Queen Victoria charmed by Carroll’s novel, let it be known to the author that she would be pleased to receive a copy of his forthcoming work. Lewis Carroll was rumoured to have sent her his next volume having the enticing title: “An elementary treatise on determinants”. Thereby Queen Victoria could have acquired practically all necessary to understand the work presented here.
In this lecture we describe the components of an exponentially increasing family of varieties coming from invariant theory.
In more detail, let B be the subgroup of upper triangular matrices in GL(n, ℂ). Then a parabolic subgroup P containing B is given by a composition (c₁, c₂, …, cₖ) of n whose entries are the sizes of Levi factors of P. These are formed from the c_i × c_i blocks down the diagonal, whilst the Lie algebra 𝔪 of the nilradical of P is the subspace lying strictly above these blocks.
Then the variety whose components we seek is the nilfibre N for the adjoint action of P on 𝔪, for all compositions of n and all n. It is the zero locus of the Benlolo–Sanderson generators of the semi-invariant ring ℂ[𝔪]^P′, which are g in number.
We define [4] “The Red Set” which can be viewed as “connected” subsets of the diagonal entries in each Levi block for which just the lowest entry may have multiplicity > 1.
We construct [2] a “component map” from the Red Set to the set of irreducible components of P and show it to be injective.
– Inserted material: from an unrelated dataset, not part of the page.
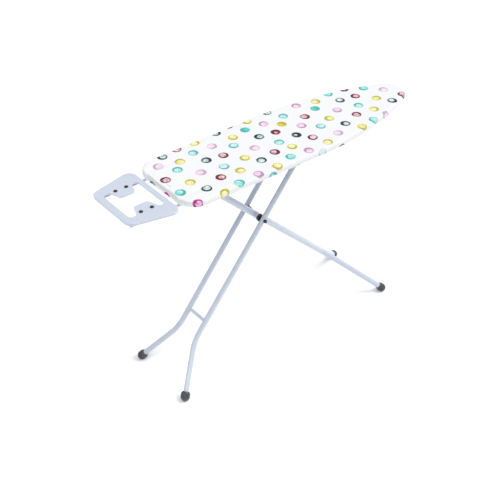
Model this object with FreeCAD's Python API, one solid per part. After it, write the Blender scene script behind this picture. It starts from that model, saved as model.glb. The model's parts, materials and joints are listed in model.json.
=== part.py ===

For this one only needs to know how to multiply out a determinant and some very modest intersection theory in complex projective space.
Successive linearisation of invariants gives the components obtained from the component map, but may eliminate some potential ones, since it involves inhomogeneous substitution.
Recently Fittouhi [1] has switched the emphasis to the factorisation coming from equal height columns in a reverse tableau [3]. For a component of dimension ≤ dim V − g, descent on Krull dimension shows that this component lies in one coming from the image of the component map. Alternatively one may recognize that this factorisation only requires excluded root vectors. These involve only homogeneous substitution, so no potential components are eliminated.